Rogue placement agencies mushroom in Delhi, exploit girls

February 18th, 2009 - 1:38 pm ICT by IANS  

New Delhi, Feb 18 (IANS) Only 24 of the 2,400-odd placement agencies operating in the capital are registered with the government. Most of these agencies provide domestic help and exploit young women who are brought from poverty-stricken regions of Jharkhand, Bihar or Orissa.

After rescuing more than 100 young women in only two years from the clutches of rogue placement agencies, members of an NGO decided to get to the root of the problem and filed an application under the Right to Information Act (RTI) to know how many such agencies are actually registered in Delhi.

The response that they received from the labour ministry this January gave them a shock but confirmed their fear. Of the 2,400-odd placement agencies functioning in Delhi which provide domestic help to families, only 24 are registered with the government.

R.S. Chaurasia, chairperson of the Bachpan Bachao Andolan (BBA), which filed the RTI application, said: “We knew that most of the placement agencies working here are functioning illegally. Every now and then, we rescue girls being brought to the capital from their homes in Jharkhand, Bihar and Orissa with hope of a better life and then pushed to labour as maid servants by these rogue agencies.”

According to Chaurasia, in the last two years BBA alone rescued 118 girls and young women duped into working as maid servants for painfully long hours without any pay.

“In most of these cases, it’s the same story. A family acquaintance gets the girl to the city, after promising her parents that she will be educated but probably have to work for an hour or so to help financially.

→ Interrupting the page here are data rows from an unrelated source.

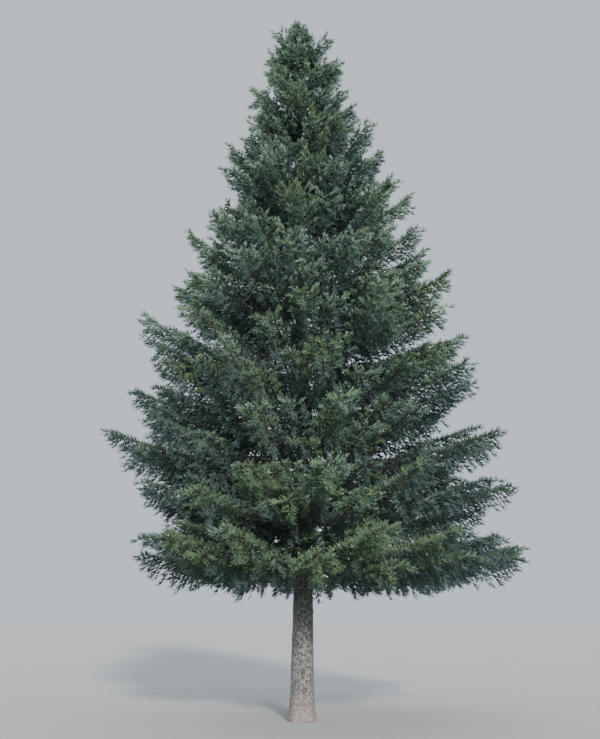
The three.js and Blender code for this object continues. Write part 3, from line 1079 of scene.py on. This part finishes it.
def colour_property(name, description, value):
    return bpy.props.FloatVectorProperty(
        name=name, description=description, default=value, subtype="COLOR", size=3, min=0, max=1
    )


def length_property(name, description, value):
    return bpy.props.FloatProperty(
        name=name, description=description, default=value, min=0, unit="LENGTH", precision=4
    )


def count_property(name, description, value, least):
    return bpy.props.IntProperty(name=name, description=description, default=value, min=least)


def strength_property(name, description, value):
    return bpy.props.FloatProperty(name=name, description=description, default=value, min=0)


def angle_property(name, description, degrees):
    return bpy.props.FloatProperty(
        name=name, description=description, default=math.radians(degrees), subtype="ANGLE"
    )


class FirBarkSettings(bpy.types.PropertyGroup):
    ring_spacing: length_property("Ring spacing", "Distance between rings low down", 0.016)
    relief: length_property("Bark relief", "How far the bark's plates stand out", 0.006)
    sides: count_property("Trunk sides", "Faces round the trunk", 72, 12)
    ground: colour_property("Bark grey", "Main colour of the trunk", (0.095, 0.093, 0.088))
    patch: colour_property("Pale patches", "Colour of the pale mottling", (0.47, 0.45, 0.42))
    crack: colour_property("Dark lines", "Colour of cracks and level lines", (0.06, 0.057, 0.053))
    flare: colour_property("Root flare", "Colour near the ground", (0.64, 0.5, 0.48))
    limb: colour_property("Limb bark", "Main colour of the boughs", (0.17, 0.15, 0.125))
    limb_patch: colour_property("Limb patches", "Pale lichen on the boughs", (0.36, 0.35, 0.31))
    twig: colour_property("Twig bark", "Colour of the thin twigs", (0.11, 0.085, 0.055))


class FirCrownSettings(bpy.types.PropertyGroup):
    seed: count_property("Seed", "Start of the random growth", 7, 0)
    twig_spacing: length_property("Twig spacing", "Distance between twigs along a limb", 0.078)
    shoot_spacing: length_property("Shoot spacing", "Distance between shoots along a twig", 0.075)
    shoot_length: length_property("Shoot length", "Length of a shoot with needles", 0.088)
    needles_per_shoot: count_property("Needles per shoot", "Needles round each shoot", 9, 4)
    needle_length: length_property("Needle length", "Length of a needle", 0.055)
    needle_width: length_property("Needle width", "Width of a needle", 0.0145)
    # Needle colours: young tips, outer, middle, deep and inner needles are lit and shaded copies of
    # one blue-green, older needles and olive shade of one olive, and fresh needles a lit
    # yellow-green, as painted light and shade; young tips are also paler by age.
    tips: colour_property("Young tips", "Pale grey-green ends", (0.27, 0.378, 0.298))
    fresh: colour_property("Fresh needles", "Yellow-green outer sprays", (0.2, 0.3, 0.187))
    outer: colour_property("Outer needles", "Blue-green outer sprays", (0.179, 0.279, 0.199))
    middle: colour_property("Middle needles", "Mid green sprays", (0.137, 0.225, 0.151))
    deep: colour_property("Deep needles", "Darker sprays inside the crown", (0.093, 0.16, 0.127))
    old: colour_property("Older needles", "Olive sprays that hang low", (0.157, 0.236, 0.124))
    olive: colour_property("Olive shade", "Dark sprays under older ones", (0.093, 0.149, 0.089))
    inner: colour_property("Inner needles", "Darkest sprays near the trunk", (0.075, 0.12, 0.112))


class FirStageSettings(bpy.types.PropertyGroup):
    floor_radius: length_property("Floor radius", "Radius of the pale floor", 90.0)
    floor: colour_property("Floor", "Colour of the floor", (0.62, 0.62, 0.6))
    sky: colour_property("Backdrop", "Colour of the light all round", (0.68, 0.75, 0.84))
    sky_strength: strength_property("Fill light", "Strength of the light all round", 1.0)
    key_strength: strength_property("Key light", "Strength of the main light", 3.2)
    key_softness: angle_property("Key softness", "Apparent width of the main light", 6)
    lens: bpy.props.FloatProperty(
        name="Lens", description="Camera lens in millimetres", default=43.2, min=10
    )
    eye_height: length_property("Eye height", "Camera height above the ground", 1.6)
    distance: length_property("Distance", "From the camera to the trunk", 14.0)
    pitch: angle_property("Pitch", "How far the camera looks up", 15.1)


TRUNK_TOP_RINGS = 90
DETAIL_TO_HEIGHT = 2.7
FULL_RELIEF_RADIUS = 0.15

# Rows of old branch scars: their heights, how many in a row, and the size of one.
SCAR_HEIGHTS = (0.78, 1.14, 1.52, 1.9)
SCARS_PER_ROW = 5
SCAR_DEPTH = 0.011
SCAR_HALF_TURN = 0.16
SCAR_HALF_HEIGHT = 0.022


def trunk_relief(depth, heights):
    """Bark plates, level wrinkles and rows of old branch scars on the trunk."""

    def relief(turn, step):
        height = heights[step]
        side = level_way(turn) * 0.9
        fade = clamp01(trunk_radius(height) / FULL_RELIEF_RADIUS)
        plates = noise.fractal(side * 2.2 + Vector((0, 0, height * 7)), 0.9, 2.1, 4)
        wrinkles = noise.noise(side * 1.7 + Vector((3.1, 0, height * 46)))
        swell = noise.noise(side * 0.8 + Vector((0, 9.7, height * 1.3)))
        out = depth * (0.75 * plates + 0.4 * wrinkles + 1.2 * swell) * fade
        for row, scar in enumerate(SCAR_HEIGHTS):
            for n in range(SCARS_PER_ROW):
                spot = row * 1.1 + n * 2 * math.pi / SCARS_PER_ROW + 0.35 * math.sin(7.0 * n + row)
                aside = math.atan2(math.sin(turn - spot), math.cos(turn - spot)) / SCAR_HALF_TURN
                above = (height - scar - 0.03 * math.sin(3.0 * n + row)) / SCAR_HALF_HEIGHT
                out += SCAR_DEPTH * math.exp(-(aside**2) - above**2)
        return out + FLARE_LOBE_DEPTH * math.cos(FLARE_LOBES * turn) * flare_share(height)

    return relief


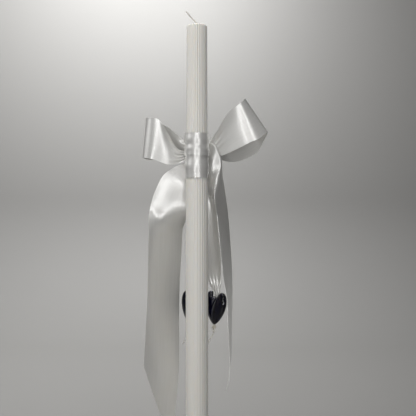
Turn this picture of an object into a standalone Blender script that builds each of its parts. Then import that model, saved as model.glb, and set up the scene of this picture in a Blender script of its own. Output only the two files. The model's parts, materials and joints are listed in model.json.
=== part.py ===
"""Unity candle: a fluted wax taper with a satin bow behind it and two glass hearts that hang from the bow.

Units are metres, +Z is up, and the origin is the centre of the candle's foot. The candle's plain side, where
the ribbon only passes round it, faces -Y. The bow, its tails and the hearts are on the +Y side.
"""

import math

import bmesh
import bpy
from mathutils import Matrix, Vector

MM = 0.001

# Fits
CLEARANCE = 0.30 * MM  # between two pieces that rest on or pass through each other
WRAP_CLEARANCE = 0.25 * MM  # between the candle and the turns of ribbon round it

# Candle
CANDLE_LENGTH = 500.0 * MM
FOOT_RADIUS = 11.0 * MM
SHOULDER_RADIUS = 10.0 * MM
TAPER_START = 310.0 * MM  # the column is straight up to here and draws in above
FLUTES = 26
FLUTE_DEPTH = 0.35 * MM
SHOULDER_ROUND = 0.8 * MM

# Wick
WICK_RADIUS = 0.75 * MM
WICK_RISE = 14.7 * MM  # height of its bent end above the shoulder
WICK_LEAN = 10.5 * MM  # how far the bent end leans towards -X
CHANNEL_FLOOR = 2.0 * MM  # wax left under the wick

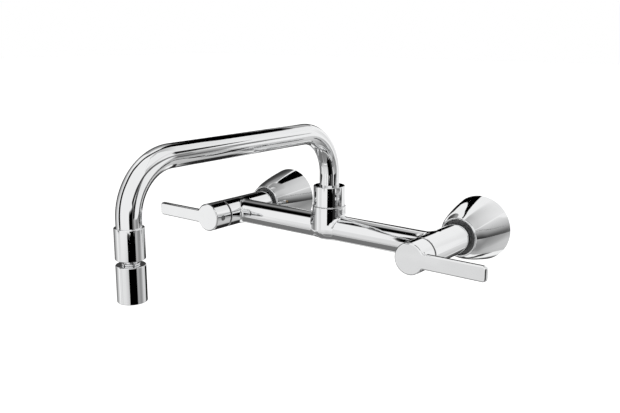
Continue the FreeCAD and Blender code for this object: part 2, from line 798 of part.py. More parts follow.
pieces = all_pieces()
doc.recompute()

for item in doc.Objects:
    if "Invalid" in item.State or "Error" in item.State:
        raise RuntimeError(f"{item.Name} failed: {item.State}")

os.makedirs("parts", exist_ok=True)
for body in pieces:
    shape = body.Shape
    if shape.isNull() or not shape.isValid() or shape.Volume <= 0:
        raise RuntimeError(f"{body.Label} has no sound shape")
    shape.exportStep(f"parts/{body.Label}.step")
    print(f"{body.Label}: {len(shape.Solids)} solid, {shape.Volume / 1000:.2f} cm3")
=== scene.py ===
"""The looks of a wall-mounted kitchen mixer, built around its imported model.

All lengths in the making are millimetres in the frame of the model: X along the crossbar, Y into
the wall, Z up, with the wall inlets at x = -100 and x = 100 on the plane y = 0.
"""

import json
import math

import bpy
import numpy as np
from mathutils import Matrix, Vector


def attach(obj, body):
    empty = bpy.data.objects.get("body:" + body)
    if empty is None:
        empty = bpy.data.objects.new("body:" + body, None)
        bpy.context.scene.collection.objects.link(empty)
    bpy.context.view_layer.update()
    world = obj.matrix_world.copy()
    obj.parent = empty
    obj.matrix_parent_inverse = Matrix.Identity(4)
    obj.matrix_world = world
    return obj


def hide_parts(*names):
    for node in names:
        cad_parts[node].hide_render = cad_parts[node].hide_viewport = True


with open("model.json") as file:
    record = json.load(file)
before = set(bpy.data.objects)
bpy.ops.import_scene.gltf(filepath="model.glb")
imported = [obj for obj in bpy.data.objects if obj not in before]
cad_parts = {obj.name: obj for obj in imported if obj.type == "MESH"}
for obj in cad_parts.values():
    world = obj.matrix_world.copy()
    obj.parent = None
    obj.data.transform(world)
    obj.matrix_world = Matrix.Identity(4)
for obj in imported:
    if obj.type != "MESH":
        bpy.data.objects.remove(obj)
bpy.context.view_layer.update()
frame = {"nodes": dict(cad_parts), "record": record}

MM = 0.001
INLET = 100.0
BAR_DEPTH = 74.5
REACH = 206.6
TURN = 2.0 * math.pi
AROUND = 128
ARC_STEPS = 6

# Making meshes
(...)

“Once she reaches here, she is handed over to a family by a placement agency. In a number of cases, the girl, a minor, is beaten on the slightest pretext, made to work for long hours and hardly ever paid,” Chaurasia told IANS.

Priya, for instance, was one of the many girls rescued from the clutches of her abusive employers this month by the police and then taken care of by BBA. Brought to Delhi by her aunt and employed through a placement agency, she was working for nearly a year but had got paid for just two months.

“I was beaten up on the slightest of pretexts, made to work for long hours and sleep on the bathroom floor. I was not even allowed to go outside. And when my aunt called on the landline phone, my employer used to stand by so that I didn’t complain,” said the hapless 14-year-old, with numerous bruises all over her body.

Besides NGOs, the Delhi Commission for Women (DCW) has also been working on implementing stricter norms to tackle this problem.

Accompanying BBA, DCW went on a mission last month in which 35 girls and three boys were rescued from the Shakarpur area of east Delhi.

The children, from Nepal, Jharkhand and West Bengal, were employed as domestic help through three placement agencies - Ajay Thapa, Birsa Munda Adivasi Sansthan and N.D. Placement agency - none of which is recognised or registered by the government.

Reny Jacob of DCW, while lamenting the fact there is no regulatory mechanism to control this racket, said that the commission has met Kiran Walia, the minister for women and child development in the Delhi government, to draft guidelines in order to tighten the noose around such agencies.

“In this regard, there is a case pending in the Delhi High Court, which stresses the point that there should be strict regulatory mechanisms so that such helpless children are not taken advantage of,” Jacob told IANS.

The Delhi government told the high court early February that to curb the instances of trafficking, especially domestic child labour, and to rein in the placement agencies, the government will make a high-level committee to draft guidelines to prevent trafficking.

Hearing a petition filed by Bachpan Bachao Andolan (BBA), the court accepted the government’s submission and has given four weeks for the drafting of the guidelines.

Chaurasia added: “Until then, we will keep working to rescue as many innocent children as we can.”